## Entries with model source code

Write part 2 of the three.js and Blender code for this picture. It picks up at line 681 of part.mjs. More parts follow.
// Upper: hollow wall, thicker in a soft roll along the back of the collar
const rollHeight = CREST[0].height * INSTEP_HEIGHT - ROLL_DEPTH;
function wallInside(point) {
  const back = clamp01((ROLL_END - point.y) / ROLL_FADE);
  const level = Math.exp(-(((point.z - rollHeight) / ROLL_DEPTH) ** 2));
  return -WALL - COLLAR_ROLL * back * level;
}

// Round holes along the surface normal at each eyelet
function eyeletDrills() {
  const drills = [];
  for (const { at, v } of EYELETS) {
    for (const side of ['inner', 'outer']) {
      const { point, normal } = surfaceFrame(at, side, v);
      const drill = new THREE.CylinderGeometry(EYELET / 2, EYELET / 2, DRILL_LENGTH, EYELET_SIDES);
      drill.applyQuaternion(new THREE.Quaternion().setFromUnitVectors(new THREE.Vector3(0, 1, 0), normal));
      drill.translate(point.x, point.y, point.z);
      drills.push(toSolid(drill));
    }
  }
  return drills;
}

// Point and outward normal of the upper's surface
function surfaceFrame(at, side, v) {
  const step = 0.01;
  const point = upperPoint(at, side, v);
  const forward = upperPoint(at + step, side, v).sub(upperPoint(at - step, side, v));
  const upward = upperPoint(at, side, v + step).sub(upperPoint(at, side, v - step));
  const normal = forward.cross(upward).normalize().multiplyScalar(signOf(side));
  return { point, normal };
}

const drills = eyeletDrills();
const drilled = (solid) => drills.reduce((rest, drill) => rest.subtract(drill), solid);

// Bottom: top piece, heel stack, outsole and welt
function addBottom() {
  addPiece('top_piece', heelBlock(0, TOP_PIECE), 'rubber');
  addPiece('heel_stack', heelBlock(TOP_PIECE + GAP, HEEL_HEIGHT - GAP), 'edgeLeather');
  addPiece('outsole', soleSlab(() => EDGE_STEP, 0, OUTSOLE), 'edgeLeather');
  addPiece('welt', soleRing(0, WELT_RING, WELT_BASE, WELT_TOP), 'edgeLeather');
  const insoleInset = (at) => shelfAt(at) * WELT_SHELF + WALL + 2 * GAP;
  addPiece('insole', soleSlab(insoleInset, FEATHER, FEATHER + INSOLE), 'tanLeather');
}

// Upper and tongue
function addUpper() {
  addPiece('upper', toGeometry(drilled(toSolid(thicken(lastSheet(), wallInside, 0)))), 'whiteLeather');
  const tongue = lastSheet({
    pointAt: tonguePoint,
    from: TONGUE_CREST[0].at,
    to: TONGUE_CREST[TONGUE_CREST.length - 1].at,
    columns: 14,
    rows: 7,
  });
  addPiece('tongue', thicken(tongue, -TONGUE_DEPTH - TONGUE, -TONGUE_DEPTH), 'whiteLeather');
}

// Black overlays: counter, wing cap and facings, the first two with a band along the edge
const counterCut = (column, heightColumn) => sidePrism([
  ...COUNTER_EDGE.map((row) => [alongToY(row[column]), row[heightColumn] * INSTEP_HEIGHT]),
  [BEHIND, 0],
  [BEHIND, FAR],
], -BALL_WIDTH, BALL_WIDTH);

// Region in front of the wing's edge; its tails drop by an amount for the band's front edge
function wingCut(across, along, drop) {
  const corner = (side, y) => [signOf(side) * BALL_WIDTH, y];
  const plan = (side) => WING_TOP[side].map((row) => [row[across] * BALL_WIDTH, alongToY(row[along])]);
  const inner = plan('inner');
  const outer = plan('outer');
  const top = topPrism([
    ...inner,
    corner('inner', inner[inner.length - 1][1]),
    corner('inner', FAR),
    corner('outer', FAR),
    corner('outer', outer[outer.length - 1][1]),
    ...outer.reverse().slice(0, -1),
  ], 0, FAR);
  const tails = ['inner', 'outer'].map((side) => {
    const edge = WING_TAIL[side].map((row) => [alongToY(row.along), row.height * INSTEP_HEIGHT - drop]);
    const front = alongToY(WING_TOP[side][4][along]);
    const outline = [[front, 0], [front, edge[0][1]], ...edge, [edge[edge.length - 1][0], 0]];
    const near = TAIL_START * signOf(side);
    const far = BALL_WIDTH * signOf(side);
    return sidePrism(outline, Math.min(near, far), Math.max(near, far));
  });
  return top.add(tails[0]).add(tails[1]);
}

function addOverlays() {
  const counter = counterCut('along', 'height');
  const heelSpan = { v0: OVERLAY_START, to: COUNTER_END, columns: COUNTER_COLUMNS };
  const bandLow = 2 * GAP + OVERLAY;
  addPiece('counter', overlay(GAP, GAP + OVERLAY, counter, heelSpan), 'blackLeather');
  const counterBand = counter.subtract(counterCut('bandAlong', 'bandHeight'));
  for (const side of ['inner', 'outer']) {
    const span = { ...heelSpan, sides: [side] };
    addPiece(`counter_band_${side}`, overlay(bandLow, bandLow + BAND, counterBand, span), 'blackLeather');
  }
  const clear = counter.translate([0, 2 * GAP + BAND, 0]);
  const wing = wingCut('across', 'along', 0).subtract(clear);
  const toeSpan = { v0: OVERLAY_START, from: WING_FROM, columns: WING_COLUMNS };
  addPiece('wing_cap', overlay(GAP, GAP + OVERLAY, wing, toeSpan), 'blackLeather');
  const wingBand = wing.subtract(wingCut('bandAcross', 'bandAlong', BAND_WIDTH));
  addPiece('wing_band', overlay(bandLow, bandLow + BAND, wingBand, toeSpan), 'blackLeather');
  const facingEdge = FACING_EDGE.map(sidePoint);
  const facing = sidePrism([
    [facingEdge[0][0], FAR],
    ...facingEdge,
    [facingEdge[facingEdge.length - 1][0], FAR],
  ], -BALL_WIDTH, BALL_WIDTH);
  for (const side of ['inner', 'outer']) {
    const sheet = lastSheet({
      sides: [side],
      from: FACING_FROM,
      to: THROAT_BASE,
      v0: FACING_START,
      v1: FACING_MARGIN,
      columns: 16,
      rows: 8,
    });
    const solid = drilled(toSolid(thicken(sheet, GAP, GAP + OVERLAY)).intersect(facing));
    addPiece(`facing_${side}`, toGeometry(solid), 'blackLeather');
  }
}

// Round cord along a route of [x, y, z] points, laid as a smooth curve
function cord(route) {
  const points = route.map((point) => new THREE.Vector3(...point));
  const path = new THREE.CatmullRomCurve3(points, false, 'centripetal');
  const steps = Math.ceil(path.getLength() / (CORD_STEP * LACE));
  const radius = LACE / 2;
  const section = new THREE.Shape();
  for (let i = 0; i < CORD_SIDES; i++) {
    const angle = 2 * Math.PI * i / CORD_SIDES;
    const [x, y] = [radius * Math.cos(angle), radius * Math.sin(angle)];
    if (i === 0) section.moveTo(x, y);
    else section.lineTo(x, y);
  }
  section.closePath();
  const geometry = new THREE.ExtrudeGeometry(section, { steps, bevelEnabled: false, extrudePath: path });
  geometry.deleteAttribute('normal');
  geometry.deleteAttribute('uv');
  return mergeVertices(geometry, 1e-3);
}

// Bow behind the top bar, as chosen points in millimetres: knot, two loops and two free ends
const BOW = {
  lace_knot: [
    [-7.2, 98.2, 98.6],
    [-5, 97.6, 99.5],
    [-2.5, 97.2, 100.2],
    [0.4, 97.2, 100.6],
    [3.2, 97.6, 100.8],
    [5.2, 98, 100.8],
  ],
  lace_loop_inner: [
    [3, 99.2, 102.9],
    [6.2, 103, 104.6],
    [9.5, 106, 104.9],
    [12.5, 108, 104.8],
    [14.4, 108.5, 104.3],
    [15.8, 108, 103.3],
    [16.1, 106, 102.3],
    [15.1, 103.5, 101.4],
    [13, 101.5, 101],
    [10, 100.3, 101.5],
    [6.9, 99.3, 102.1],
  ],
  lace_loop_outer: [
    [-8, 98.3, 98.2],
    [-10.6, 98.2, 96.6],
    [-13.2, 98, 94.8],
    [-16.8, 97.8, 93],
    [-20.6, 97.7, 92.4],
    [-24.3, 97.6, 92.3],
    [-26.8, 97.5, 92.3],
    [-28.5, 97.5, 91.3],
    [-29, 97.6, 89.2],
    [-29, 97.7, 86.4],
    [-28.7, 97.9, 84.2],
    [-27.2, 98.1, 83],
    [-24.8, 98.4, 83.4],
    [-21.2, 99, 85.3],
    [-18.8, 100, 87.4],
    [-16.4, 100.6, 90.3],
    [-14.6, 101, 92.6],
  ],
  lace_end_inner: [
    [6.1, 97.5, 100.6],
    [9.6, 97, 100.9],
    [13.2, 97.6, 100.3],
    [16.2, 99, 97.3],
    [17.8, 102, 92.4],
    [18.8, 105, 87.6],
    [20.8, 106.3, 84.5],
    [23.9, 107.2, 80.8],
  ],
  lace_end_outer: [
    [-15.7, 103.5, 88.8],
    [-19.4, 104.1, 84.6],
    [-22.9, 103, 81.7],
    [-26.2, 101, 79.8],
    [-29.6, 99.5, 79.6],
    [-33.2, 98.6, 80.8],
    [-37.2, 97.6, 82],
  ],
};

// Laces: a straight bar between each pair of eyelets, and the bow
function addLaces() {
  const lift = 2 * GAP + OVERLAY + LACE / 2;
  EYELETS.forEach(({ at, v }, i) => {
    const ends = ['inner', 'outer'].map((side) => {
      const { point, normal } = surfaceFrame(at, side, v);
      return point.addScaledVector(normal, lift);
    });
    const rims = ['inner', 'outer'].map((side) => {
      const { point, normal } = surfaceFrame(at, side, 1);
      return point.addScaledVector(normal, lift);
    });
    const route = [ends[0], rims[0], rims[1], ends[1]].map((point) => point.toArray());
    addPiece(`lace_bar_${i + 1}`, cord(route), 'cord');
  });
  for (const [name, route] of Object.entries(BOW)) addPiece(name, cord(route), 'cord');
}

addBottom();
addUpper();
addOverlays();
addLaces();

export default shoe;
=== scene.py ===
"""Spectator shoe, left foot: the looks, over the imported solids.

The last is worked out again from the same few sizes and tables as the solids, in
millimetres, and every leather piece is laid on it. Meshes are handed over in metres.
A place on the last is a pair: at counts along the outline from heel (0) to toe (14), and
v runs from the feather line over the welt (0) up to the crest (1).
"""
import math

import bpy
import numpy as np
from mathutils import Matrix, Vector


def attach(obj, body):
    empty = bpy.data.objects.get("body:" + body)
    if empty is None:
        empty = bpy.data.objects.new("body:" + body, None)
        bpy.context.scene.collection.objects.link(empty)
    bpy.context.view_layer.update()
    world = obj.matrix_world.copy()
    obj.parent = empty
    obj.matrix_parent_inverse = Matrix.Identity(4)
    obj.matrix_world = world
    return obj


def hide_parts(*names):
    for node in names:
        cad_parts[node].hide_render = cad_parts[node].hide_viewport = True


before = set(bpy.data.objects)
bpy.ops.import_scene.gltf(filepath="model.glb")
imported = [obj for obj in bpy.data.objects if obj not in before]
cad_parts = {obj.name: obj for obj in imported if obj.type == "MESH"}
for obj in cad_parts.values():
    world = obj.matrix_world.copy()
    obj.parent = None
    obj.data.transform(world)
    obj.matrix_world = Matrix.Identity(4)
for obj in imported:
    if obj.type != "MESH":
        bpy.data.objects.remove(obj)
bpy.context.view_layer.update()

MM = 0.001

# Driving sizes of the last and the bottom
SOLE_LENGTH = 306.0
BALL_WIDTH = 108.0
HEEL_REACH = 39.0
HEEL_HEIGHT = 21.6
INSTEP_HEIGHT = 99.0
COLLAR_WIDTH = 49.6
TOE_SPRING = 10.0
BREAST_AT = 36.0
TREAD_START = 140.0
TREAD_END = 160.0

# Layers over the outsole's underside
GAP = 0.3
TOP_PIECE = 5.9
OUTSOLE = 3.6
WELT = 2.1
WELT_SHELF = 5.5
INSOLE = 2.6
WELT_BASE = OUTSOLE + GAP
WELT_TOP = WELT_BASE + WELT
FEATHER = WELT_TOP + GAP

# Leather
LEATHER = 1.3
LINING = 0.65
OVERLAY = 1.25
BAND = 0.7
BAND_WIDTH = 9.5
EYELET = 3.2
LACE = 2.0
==
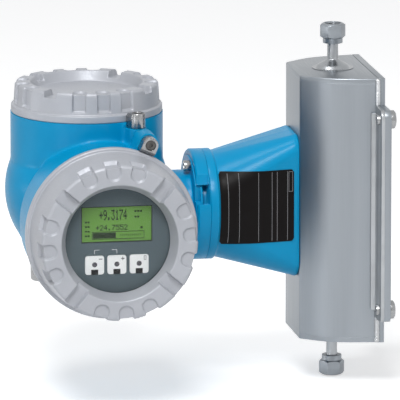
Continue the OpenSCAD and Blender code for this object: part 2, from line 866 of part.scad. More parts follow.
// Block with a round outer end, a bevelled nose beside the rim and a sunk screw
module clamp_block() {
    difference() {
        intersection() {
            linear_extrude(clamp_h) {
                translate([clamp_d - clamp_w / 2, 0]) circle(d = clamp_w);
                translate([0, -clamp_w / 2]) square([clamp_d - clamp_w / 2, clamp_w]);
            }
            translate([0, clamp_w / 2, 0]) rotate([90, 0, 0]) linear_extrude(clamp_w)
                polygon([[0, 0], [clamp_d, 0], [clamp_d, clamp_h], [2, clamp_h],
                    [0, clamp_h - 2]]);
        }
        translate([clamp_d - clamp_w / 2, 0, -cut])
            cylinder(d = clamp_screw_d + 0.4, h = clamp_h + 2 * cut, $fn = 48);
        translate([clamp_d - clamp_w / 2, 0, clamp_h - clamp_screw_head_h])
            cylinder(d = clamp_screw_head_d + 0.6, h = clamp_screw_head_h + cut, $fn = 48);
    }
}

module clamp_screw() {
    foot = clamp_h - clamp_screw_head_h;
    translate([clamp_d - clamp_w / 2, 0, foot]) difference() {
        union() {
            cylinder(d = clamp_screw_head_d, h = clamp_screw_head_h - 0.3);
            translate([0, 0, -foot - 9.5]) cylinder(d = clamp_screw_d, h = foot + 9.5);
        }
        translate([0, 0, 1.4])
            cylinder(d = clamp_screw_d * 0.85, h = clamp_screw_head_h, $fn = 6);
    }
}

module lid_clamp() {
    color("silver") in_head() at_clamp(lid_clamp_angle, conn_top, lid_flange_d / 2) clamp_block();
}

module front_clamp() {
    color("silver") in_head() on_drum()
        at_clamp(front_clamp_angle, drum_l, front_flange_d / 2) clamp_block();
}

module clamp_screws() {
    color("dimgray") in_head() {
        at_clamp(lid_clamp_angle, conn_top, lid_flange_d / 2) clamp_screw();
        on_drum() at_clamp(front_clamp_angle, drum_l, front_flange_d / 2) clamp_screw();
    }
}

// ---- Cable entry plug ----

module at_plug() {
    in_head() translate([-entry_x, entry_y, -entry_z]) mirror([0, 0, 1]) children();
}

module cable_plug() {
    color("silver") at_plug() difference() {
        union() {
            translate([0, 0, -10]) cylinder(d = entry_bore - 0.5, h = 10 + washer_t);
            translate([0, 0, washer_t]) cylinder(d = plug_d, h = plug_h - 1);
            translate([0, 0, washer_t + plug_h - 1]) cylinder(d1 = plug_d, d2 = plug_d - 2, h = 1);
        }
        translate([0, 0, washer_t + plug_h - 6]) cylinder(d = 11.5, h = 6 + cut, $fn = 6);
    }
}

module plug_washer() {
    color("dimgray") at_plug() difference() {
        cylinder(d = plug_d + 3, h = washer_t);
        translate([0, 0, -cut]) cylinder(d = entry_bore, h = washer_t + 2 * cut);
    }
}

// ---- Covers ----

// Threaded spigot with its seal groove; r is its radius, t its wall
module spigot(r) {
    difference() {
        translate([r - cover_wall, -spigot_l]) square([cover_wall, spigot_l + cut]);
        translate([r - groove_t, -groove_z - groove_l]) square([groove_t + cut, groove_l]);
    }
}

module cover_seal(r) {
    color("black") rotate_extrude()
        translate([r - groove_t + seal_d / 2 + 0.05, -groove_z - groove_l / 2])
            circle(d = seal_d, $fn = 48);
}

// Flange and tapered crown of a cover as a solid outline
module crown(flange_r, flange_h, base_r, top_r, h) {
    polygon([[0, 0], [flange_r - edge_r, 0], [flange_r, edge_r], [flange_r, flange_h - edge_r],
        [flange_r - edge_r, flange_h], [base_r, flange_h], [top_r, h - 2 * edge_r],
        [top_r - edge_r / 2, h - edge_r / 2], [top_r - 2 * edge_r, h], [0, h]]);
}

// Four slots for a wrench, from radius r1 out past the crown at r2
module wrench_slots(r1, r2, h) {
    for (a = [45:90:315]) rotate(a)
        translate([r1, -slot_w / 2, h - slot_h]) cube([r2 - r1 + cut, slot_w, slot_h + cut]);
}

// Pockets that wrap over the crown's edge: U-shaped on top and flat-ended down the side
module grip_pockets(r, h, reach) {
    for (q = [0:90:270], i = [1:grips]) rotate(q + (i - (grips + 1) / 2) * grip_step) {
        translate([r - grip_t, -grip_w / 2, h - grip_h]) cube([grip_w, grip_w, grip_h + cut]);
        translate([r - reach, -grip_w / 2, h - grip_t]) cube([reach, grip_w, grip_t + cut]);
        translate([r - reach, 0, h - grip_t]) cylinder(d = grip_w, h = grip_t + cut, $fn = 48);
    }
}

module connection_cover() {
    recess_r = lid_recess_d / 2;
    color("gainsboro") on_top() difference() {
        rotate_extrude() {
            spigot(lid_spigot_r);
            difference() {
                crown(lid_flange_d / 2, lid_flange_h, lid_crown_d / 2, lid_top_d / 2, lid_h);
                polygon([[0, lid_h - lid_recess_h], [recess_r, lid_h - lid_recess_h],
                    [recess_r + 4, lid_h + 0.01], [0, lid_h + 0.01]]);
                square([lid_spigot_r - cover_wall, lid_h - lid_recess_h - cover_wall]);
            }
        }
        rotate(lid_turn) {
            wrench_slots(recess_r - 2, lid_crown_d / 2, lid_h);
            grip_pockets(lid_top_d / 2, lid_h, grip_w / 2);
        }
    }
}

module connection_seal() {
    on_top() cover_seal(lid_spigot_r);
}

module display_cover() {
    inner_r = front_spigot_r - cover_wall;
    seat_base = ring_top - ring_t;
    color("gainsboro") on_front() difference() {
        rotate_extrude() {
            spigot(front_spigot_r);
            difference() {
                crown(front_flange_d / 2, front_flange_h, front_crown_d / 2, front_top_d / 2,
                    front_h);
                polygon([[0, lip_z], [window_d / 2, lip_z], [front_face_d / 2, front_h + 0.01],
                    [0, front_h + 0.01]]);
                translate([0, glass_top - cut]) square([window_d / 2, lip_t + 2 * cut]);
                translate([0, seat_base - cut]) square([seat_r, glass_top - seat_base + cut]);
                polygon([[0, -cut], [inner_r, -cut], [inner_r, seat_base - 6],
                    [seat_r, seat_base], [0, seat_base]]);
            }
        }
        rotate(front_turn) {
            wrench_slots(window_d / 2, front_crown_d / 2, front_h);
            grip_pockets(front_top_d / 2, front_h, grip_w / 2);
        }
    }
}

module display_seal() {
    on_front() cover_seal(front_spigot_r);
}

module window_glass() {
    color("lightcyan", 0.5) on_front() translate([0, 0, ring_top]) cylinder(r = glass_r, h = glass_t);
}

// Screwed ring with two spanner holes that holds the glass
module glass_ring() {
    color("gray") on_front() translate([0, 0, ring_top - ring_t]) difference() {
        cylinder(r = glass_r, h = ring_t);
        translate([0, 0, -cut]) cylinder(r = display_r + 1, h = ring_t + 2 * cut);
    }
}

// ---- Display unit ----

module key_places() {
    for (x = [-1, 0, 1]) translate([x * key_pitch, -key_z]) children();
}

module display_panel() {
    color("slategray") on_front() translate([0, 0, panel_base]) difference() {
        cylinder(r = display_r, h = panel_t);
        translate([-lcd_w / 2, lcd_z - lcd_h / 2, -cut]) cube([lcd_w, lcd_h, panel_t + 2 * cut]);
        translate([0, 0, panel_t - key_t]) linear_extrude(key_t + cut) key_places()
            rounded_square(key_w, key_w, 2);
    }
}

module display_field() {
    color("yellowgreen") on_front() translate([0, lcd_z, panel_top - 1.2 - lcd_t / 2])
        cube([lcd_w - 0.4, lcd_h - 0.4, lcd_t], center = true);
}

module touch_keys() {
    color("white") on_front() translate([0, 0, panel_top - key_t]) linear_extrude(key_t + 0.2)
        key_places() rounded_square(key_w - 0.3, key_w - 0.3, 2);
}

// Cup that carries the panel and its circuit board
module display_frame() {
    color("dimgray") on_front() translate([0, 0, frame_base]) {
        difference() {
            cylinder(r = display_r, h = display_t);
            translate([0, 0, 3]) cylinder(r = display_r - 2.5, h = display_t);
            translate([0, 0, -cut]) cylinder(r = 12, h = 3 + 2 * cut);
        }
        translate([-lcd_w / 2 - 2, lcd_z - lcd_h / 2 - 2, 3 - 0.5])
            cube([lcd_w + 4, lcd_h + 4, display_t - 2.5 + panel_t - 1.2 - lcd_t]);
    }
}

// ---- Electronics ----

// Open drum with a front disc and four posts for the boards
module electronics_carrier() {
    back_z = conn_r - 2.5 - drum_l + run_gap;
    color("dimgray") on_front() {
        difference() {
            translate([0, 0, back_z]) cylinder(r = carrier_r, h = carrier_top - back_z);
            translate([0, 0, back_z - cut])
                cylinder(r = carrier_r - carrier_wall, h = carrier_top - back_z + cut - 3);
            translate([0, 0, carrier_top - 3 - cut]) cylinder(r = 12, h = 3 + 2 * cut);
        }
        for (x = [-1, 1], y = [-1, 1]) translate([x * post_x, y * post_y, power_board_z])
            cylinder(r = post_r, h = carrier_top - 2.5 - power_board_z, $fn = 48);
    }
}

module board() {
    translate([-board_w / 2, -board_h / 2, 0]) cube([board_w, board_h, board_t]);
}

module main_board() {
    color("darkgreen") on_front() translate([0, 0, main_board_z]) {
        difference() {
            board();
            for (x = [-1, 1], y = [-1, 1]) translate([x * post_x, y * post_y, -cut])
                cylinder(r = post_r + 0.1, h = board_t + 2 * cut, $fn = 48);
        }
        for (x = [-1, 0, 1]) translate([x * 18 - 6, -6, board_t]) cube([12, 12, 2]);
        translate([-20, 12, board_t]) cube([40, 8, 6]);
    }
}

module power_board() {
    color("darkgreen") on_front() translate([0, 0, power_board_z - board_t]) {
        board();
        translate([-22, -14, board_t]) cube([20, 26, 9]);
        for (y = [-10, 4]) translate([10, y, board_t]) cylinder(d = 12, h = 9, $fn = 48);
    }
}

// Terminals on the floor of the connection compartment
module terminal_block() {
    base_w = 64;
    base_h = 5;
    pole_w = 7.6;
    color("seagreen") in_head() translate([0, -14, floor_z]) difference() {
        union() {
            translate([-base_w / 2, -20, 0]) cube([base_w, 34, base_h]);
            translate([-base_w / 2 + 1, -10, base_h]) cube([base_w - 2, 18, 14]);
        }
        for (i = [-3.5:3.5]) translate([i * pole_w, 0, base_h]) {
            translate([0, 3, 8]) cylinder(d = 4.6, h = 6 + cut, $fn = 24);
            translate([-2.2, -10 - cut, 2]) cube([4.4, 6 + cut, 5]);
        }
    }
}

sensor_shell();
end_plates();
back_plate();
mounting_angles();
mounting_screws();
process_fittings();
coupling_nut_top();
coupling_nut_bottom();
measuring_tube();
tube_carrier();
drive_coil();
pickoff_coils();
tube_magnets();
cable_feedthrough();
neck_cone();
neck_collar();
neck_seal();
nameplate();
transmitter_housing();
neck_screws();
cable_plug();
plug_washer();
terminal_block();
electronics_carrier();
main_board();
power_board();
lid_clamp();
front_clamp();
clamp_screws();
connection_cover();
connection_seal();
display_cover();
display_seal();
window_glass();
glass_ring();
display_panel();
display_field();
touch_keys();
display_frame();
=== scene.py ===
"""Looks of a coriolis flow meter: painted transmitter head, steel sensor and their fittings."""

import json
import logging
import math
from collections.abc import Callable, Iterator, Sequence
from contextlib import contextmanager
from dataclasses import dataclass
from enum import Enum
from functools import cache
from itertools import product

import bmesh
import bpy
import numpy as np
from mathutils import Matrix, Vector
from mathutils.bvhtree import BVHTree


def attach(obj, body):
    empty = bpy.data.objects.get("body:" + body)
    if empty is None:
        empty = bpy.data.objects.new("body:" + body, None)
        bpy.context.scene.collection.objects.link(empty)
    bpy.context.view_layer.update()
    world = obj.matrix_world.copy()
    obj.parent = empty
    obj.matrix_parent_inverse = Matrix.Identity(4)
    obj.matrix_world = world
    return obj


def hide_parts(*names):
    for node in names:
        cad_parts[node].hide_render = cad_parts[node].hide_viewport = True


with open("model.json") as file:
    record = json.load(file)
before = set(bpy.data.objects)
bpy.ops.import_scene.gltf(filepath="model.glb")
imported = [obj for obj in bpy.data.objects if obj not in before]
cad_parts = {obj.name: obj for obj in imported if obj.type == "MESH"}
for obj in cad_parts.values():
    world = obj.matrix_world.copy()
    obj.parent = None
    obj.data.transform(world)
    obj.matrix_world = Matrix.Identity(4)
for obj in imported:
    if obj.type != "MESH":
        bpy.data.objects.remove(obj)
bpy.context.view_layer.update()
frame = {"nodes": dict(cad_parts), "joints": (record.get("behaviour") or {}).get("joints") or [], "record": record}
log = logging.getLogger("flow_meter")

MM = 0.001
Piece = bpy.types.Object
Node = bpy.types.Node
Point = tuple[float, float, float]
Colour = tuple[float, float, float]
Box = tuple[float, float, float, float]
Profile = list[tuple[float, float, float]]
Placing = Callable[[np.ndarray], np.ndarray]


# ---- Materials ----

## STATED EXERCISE
Exactly and only the lines from the line with "sensor_shell();" to the line with "from itertools import product", both included, are to be printed.

## ANSWER TO THIS TASK
sensor_shell();
end_plates();
back_plate();
mounting_angles();
mounting_screws();
process_fittings();
coupling_nut_top();
coupling_nut_bottom();
measuring_tube();
tube_carrier();
drive_coil();
pickoff_coils();
tube_magnets();
cable_feedthrough();
neck_cone();
neck_collar();
neck_seal();
nameplate();
transmitter_housing();
neck_screws();
cable_plug();
plug_washer();
terminal_block();
electronics_carrier();
main_board();
power_board();
lid_clamp();
front_clamp();
clamp_screws();
connection_cover();
connection_seal();
display_cover();
display_seal();
window_glass();
glass_ring();
display_panel();
display_field();
touch_keys();
display_frame();
=== scene.py ===
"""Looks of a coriolis flow meter: painted transmitter head, steel sensor and their fittings."""

import json
import logging
import math
from collections.abc import Callable, Iterator, Sequence
from contextlib import contextmanager
from dataclasses import dataclass
from enum import Enum
from functools import cache
from itertools import product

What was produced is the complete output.